Florida-based Ross University is collaborating with Dillard University in Louisiana to increase the enrollment of African American students opting to study medicine in Ross’ School of Medicine (RUSM).
Qualified Dillard students who earn full acceptance into the medical school will be eligible to receive a scholarship covering full tuition for their first semester, and will spend their first two years of medical school at the RUSM campus in Barbados.
The decision was taken to address the negative health outcomes in communities across the country as a result of disproportionately low numbers of African American doctors.
“We are pleased to partner with Dillard University to provide a prescriptive path to address our nation’s health care disparities and create a medical workforce that truly looks like America,” Dr. William F. Owen, RUSM dean and chancellor, said in a statement.
According to the Association of American Medical Colleges, the proportion of African-American students at medical schools has only slightly increased from 5.6 percent in 1980 to 7.7 percent in 2016.

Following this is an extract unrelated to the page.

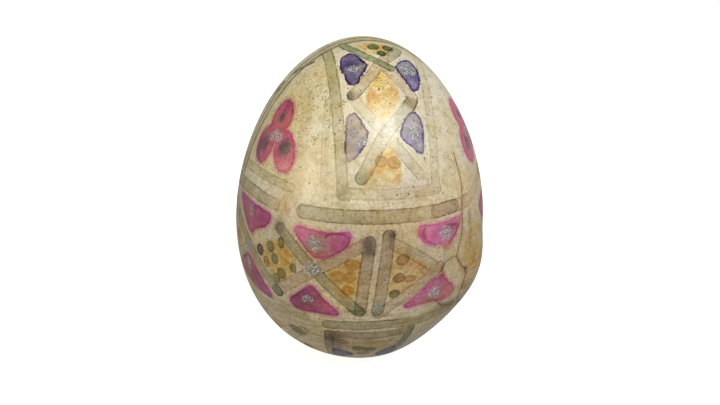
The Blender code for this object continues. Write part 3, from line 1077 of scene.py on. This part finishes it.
def noise(tree, place, size_mm, detail=3.0, roughness=0.55):
    inputs = {"Vector": place, "Scale": cells(size_mm), "Detail": detail, "Roughness": roughness}
    return add(tree, "ShaderNodeTexNoise", None, inputs).outputs["Fac"]


def stored(tree, name, output="Fac"):
    return add(tree, "ShaderNodeAttribute", {"attribute_name": name}).outputs[output]


def dotted(tree, place, size_mm, randomness):
    """A dot in each of many cells: the distance from it, and three numbers drawn for its cell."""
    inputs = {"Vector": place, "Scale": cells(size_mm), "Randomness": randomness}
    pattern = add(tree, "ShaderNodeTexVoronoi", {"feature": "F1"}, inputs)
    drawn = add(tree, "ShaderNodeSeparateColor", None, {"Color": pattern.outputs["Color"]})
    return pattern.outputs["Distance"], drawn.outputs


def new_material(name):
    """A material, its node tree and its shader."""
    material = bpy.data.materials.new(name)
    material.use_nodes = True
    return material, material.node_tree, material.node_tree.nodes["Principled BSDF"]


# %% [markdown]
# The bare shell is built up from noise of several sizes, the way the real one is uneven: clouds of a
# centimetre, blotches of one to three millimetres, wipe marks that run round the egg low down, and a
# grain that is drawn a little coarser than the real pores, so that it shows. The specks are the middles of
# cells, kept where a number drawn for the cell is below how thickly they lie there.

# %% Mix the bare shell
WIPE_STRETCH = (0.35, 0.35, 2.2)


def speckled(tree, under, place, size_mm, smallest, largest, share, code):
    """Round specks on a colour: one at most in each cell, of a size and with a chance drawn for the cell."""
    gap, drawn = dotted(tree, place, size_mm, 1.0)
    kept = maths(tree, "LESS_THAN", drawn["Red"], share)
    size = ramp(tree, drawn["Green"], 0.0, 1.0, smallest, largest)
    inside = ramp(tree, maths(tree, "SUBTRACT", gap, size), 0.08, -0.06)
    depth = maths(tree, "MULTIPLY", maths(tree, "MULTIPLY", kept, inside), drawn["Blue"])
    return mix(tree, "MULTIPLY", depth, under, code)


def bare_shell(tree, place):
    """The shell's colour, with clouds, blotches, wipe marks, grain, specks, stains and painted shade."""
    height = add(tree, "ShaderNodeSeparateXYZ", None, {"Vector": place}).outputs["Z"]
    low_down = ramp(tree, height, 30.0 * MM, 16.0 * MM)
    unwiped = ramp(tree, height, 42.0 * MM, 30.0 * MM, 0.5, 1.0)
    stretched = add(tree, "ShaderNodeVectorMath", {"operation": "MULTIPLY"}, {0: place, 1: WIPE_STRETCH})
    marks = stretched.outputs["Vector"]
    clouds = ramp(tree, noise(tree, place, 9.0), 0.38, 0.62)
    base = mix(tree, "MIX", clouds, "#DDD2B0", "#DCD6C4")
    for vector, size_mm, roughness, low, high, where, code in (
        (place, 2.4, 0.60, 0.42, 0.68, 1.0, "#F4EFE4"),
        (marks, 1.6, 0.60, 0.46, 0.66, low_down, "#E4DDD0"),
        (place, 1.1, 0.65, 0.44, 0.66, 1.0, "#ECEADA"),
        (place, 0.4, 0.75, 0.38, 0.64, unwiped, "#DDD7CA"),
    ):
        uneven = ramp(tree, noise(tree, vector, size_mm, 4.0, roughness), low, high)
        base = mix(tree, "MULTIPLY", maths(tree, "MULTIPLY", where, uneven), base, code)
    crowd = stored(tree, "specks")
    base = speckled(tree, base, place, 0.60, 0.08, 0.28, crowd, "#74603C")
    base = speckled(tree, base, place, 0.32, 0.14, 0.40, crowd, "#9A8A64")
    # Stains and painted shade multiply the shell's colour.
    return mix(tree, "MULTIPLY", 1.0, base, stored(tree, "stain_and_shade", "Color"))


# %% [markdown]
# One function lays any dye on the shell. Twice as much dye lets through the square of what it lets
# through once, so the amount of dye is the power to which its colour is raised, and a Gamma node does
# just that. Blurred, ragged, thick or thin, the layers differ only in a few numbers, in mm where they
# are widths.

# %% Lay a dye on the shell
AMBER = {"soft": 0.30, "ragged": 0.38, "thinnest": 0.15, "rim": 0.25, "rim_width": 0.50, "patch": 0.9}
WASH = {"soft": 0.08, "ragged": 0.11, "thinnest": 0.66, "rim": 1.50, "rim_width": 0.32, "patch": 1.7}
RING = {"soft": 0.14, "ragged": 0.20, "thinnest": 0.80, "rim": 1.00, "rim_width": 0.36, "patch": 1.7}
PETAL = {"soft": 0.14, "ragged": 0.20, "thinnest": 0.55, "rim": 0.75, "rim_width": 0.50, "patch": 1.7}
BLOT = {"soft": 0.08, "ragged": 0.24, "thinnest": 0.55, "rim": 2.00, "rim_width": 0.40, "patch": 1.7}


def ragged_edge(tree, name, place, amount, *texture):
    """A layer's stored distance, made larger and smaller by a noise of that size, detail and roughness."""
    wander = maths(tree, "SUBTRACT", noise(tree, place, *texture), 0.5)
    return maths(tree, "MULTIPLY_ADD", wander, amount, stored(tree, name + "_edge"))


def filtered(tree, under, name, amount):
    """The colour under, seen through a layer's dye: its colour to the power of how much lies there."""
    dye = {"Color": stored(tree, name + "_dye", "Color"), "Gamma": amount}
    return mix(tree, "MULTIPLY", 1.0, under, add(tree, "ShaderNodeGamma", None, dye).outputs["Color"])


def dyed(tree, under, name, place, habit):
    """The colour under a layer of dye, laid on in that habit; noise strays by about a quarter either way."""
    edge = ragged_edge(tree, name, place, 4.0 * habit["ragged"], 0.9, 4.0, 0.7)
    cover = ramp(tree, edge, habit["soft"], -habit["soft"])
    body = ramp(tree, noise(tree, place, habit["patch"], 4.0, 0.6), 0.32, 0.64, habit["thinnest"], 1.0)
    gathered = ramp(tree, edge, -habit["rim_width"], -0.3 * habit["rim_width"])
    patchy = ramp(tree, noise(tree, place, 2.1, 2.0), 0.32, 0.62, 0.25 * habit["rim"], habit["rim"])
    amount = maths(tree, "MULTIPLY", cover, maths(tree, "MULTIPLY_ADD", gathered, patchy, body))
    return filtered(tree, under, name, amount)


def bled(tree, under, name, reach, amount):
    """A faint bleed of dye round a layer's edge."""
    near = ramp(tree, stored(tree, name + "_edge"), reach, 0.0)
    return filtered(tree, under, name, maths(tree, "MULTIPLY", near, amount))


# %% [markdown]
# Silver glitter is aluminium on film, cut into grains and set in glue. The grains are drawn as dots of a
# tenth or two of a millimetre: some catch the light and some look away from it, so their brightness is
# drawn at random, cell by cell, and they are part metal.

# %% Put the layers together
GRAIN_SPACING = 0.23
METAL_SHARE = 0.35


def glitter(tree, under, place):
    """Silver grains in greyish glue over the colour under: the new colour, and how much of it is metal."""
    cover = ramp(tree, ragged_edge(tree, "silver", place, 1.4, 0.6, 3.0, 0.6), 0.15, -0.35)
    gap, drawn = dotted(tree, place, GRAIN_SPACING, 0.9)
    grain = maths(tree, "MULTIPLY", ramp(tree, gap, 0.52, 0.34), cover)
    bright = maths(tree, "MULTIPLY", grain, ramp(tree, drawn["Red"], 0.25, 0.60))
    dull = maths(tree, "MULTIPLY", grain, ramp(tree, drawn["Green"], 0.6, 0.8, 0.0, 0.6))
    shown = mix(tree, "MIX", maths(tree, "MULTIPLY", cover, 0.50), under, "#78756A")
    shown = mix(tree, "MIX", dull, shown, "#66676A")
    shown = mix(tree, "MIX", bright, shown, filtered(tree, "#D8DCDA", "silver", 1.0))
    return shown, maths(tree, "MULTIPLY", bright, METAL_SHARE)


def dyed_eggshell():
    """Calcite eggshell under water-based dyes, with a silky gloss."""
    material, tree, shader = new_material("dyed_eggshell")
    place = add(tree, "ShaderNodeTexCoord").outputs["Object"]
    shown = bare_shell(tree, place)
    for name, habit in (("amber", AMBER), ("early", WASH), ("late", WASH), ("ring", RING), ("blot", BLOT)):
        shown = dyed(tree, shown, name, place, habit)
    shown = bled(tree, shown, "petal", 0.75, 0.42)
    shown = dyed(tree, shown, "petal", place, PETAL)
    crack_edge = stored(tree, "crack_edge")
    shown = mix(tree, "MULTIPLY", ramp(tree, crack_edge, 0.8, 0.0, 0.0, 0.35), shown, "#D9B98C")
    shown = mix(tree, "MULTIPLY", ramp(tree, crack_edge, 0.12, -0.04), shown, "#A4814C")
    shown, metal = glitter(tree, shown, place)
    tree.links.new(shown, shader.inputs["Base Color"])
    tree.links.new(metal, shader.inputs["Metallic"])
    gloss = ramp(tree, noise(tree, place, 1.3, 4.0, 0.6), 0.3, 0.7, 0.28, 0.42)
    tree.links.new(gloss, shader.inputs["Roughness"])
    pits = noise(tree, place, 0.35, 3.0, 0.6)
    bump = add(tree, "ShaderNodeBump", None, {"Strength": 0.24, "Distance": 0.05 * MM, "Height": pits})
    tree.links.new(bump.outputs["Normal"], shader.inputs["Normal"])
    shader.inputs["IOR"].default_value = 1.5
    return material


mesh.materials.append(dyed_eggshell())
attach(egg, "root")
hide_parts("egg")
print("material nodes:", len(mesh.materials[0].node_tree.nodes))

# %% [markdown]
# ## Floor and light
#
# The egg stands on a plain floor that is as white as the photograph's background. It glows faintly, so
# that it stays white all over, and it is hidden from the rays that would carry its light to the egg.

# %% Lay the floor
FLOOR_REACH = 4.0
FLOOR_GLOW = 0.8


def plain_floor():
    """One square face at the height of the egg's flat spot, in a pale matt paint that glows faintly."""
    corners = FLOOR_REACH * np.array(((-1.0, -1.0, 0.0), (1.0, -1.0, 0.0), (1.0, 1.0, 0.0), (-1.0, 1.0, 0.0)))
    floor_mesh = bpy.data.meshes.new("floor")
    floor_mesh.from_pydata(corners.tolist(), [], [(0, 1, 2, 3)])
    material, _, shader = new_material("pale_floor_paint")
    shader.inputs["Base Color"].default_value = colour("#DCDCDA")
    shader.inputs["Roughness"].default_value = 0.9
    shader.inputs["Emission Color"].default_value = (1.0, 1.0, 1.0, 1.0)
    shader.inputs["Emission Strength"].default_value = FLOOR_GLOW
    floor_mesh.materials.append(material)
    floor = add_object("floor", floor_mesh)
    floor.visible_diffuse = False
    floor.visible_glossy = False
    return floor


plain_floor()
print("floor, m:", 2.0 * FLOOR_REACH)

# %% [markdown]
# Where a highlight sits on the egg tells where its lamp stands, because the shell mirrors the lamp
# there: one lamp is high in front on the right, and a weaker one low on the left. The room round them is
# dimmer than it looks: a Light Path node tells the world which rays come straight from the camera, and
# only those see it as white as the floor.

# %% Hang the lamps
LAMP_DISTANCE, LAMP_SIZE = 0.60, 0.17
ROOM_LIGHT, ROOM_SEEN = 0.38, 1.2


def softbox(name, azimuth, elevation, power, code):
    """A square lamp at an angle round and above the egg's middle, facing it."""
    lamp = bpy.data.lights.new(name, "AREA")
    lamp.size = LAMP_SIZE
    lamp.energy = power
    lamp.color = linear(code)
    add_object(name, lamp).matrix_world = aimed(azimuth, elevation, LAMP_DISTANCE)


softbox("right_softbox", 33.0, 47.0, 3.05, "#F6FAFF")
softbox("left_softbox", -46.0, 12.0, 1.15, "#FFFAF0")
print("lamps:", LAMP_SIZE, "m square,", LAMP_DISTANCE, "m from the egg")

world = bpy.data.worlds.new("studio")
world.use_nodes = True
background = world.node_tree.nodes["Background"]
background.inputs["Color"].default_value = colour("#FFFCF5")
straight_on = add(world.node_tree, "ShaderNodeLightPath").outputs["Is Camera Ray"]
strength = ramp(world.node_tree, straight_on, 0.0, 1.0, ROOM_LIGHT, ROOM_SEEN)
world.node_tree.links.new(strength, background.inputs["Strength"])
bpy.context.scene.world = world
bpy.context.scene.view_settings.view_transform = "Standard"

Last year, RUSM had more than 80 African American graduates, compared to an average of eight African-American graduates at U.S. medical schools nationwide.
RUSM’s parent company, Adtalem Global Education, has also signed on to the Historically Black Colleges and Universities (HBCU) Partnership Challenge, created by the Congressional Bipartisan HBCU Caucus to increase diversity in the workforce.
Earlier this year, the university entered similar agreements with the Charles Drew University of Medicine and Science, Florida Agricultural and Mechanical University, and Tuskegee University to increase diversity in medicine.